Releasing the EP’s opening track, “On Your Level,” as a single, Motenko quickly amassed more than 100,000 Spotify streams.
“On Your Level” features a contagious soul melody propelled by the sparkling piano riding a seesawing rhythm interspersed with boogie-woogie savors. Micah’s delicious voice infuses the lyrics with appealing longing flavors as he falls prey to the gorgeous vitality of life.
“Waiting All Day” opens on trembling, creamy layers of color mirroring the apprehension of handing over his heart to loyalty, thus losing his freedom. The drifting flow of the music fills the tune with hesitancy. Whereas “Follow Through” travels on darker smoldering colors atop a rolling, potent rhythm.

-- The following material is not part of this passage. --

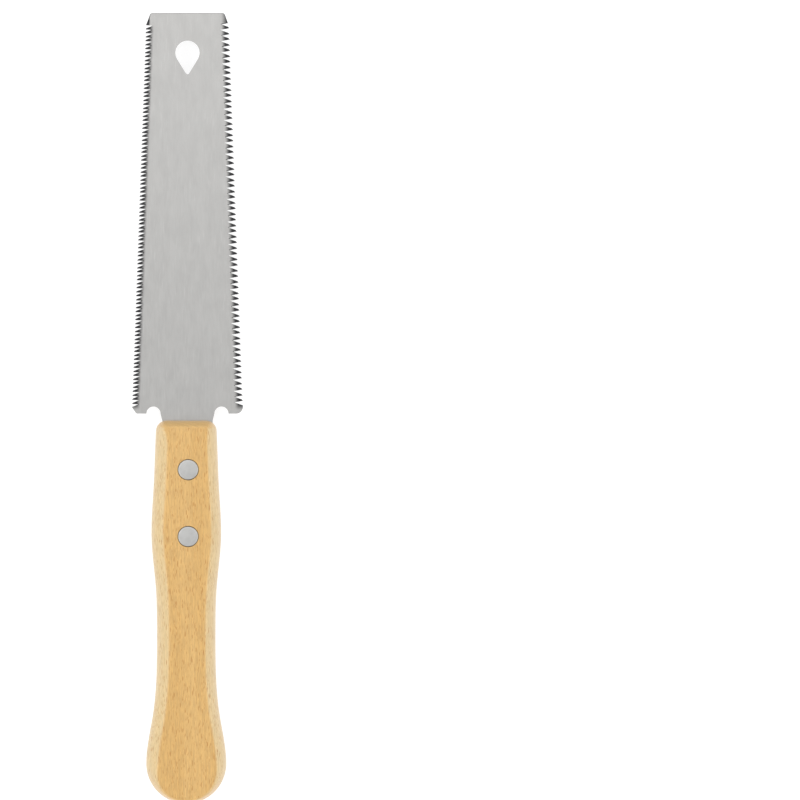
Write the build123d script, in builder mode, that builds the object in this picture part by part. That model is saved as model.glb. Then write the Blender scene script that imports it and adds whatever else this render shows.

“Silhouette” offers a measured rhythm, loaded with a fat bassline and tight, chocking percussion as Micah’s rasping inflections elevate to a dazzling falsetto. “The Thief” tells a tale of allowing your heart to be stolen by other fancies. At once melancholic and regretful, Micah’s wistful timbres imbue the lyrics with sad remorse. A less-is-more refined guitar solo injects the harmonics with despairing coloration.
Simultaneously laced with tasty tints of R&B and dripping with the retro-soul relishes of Motown, Motenko demonstrates the undeniable charisma of soul music with essence.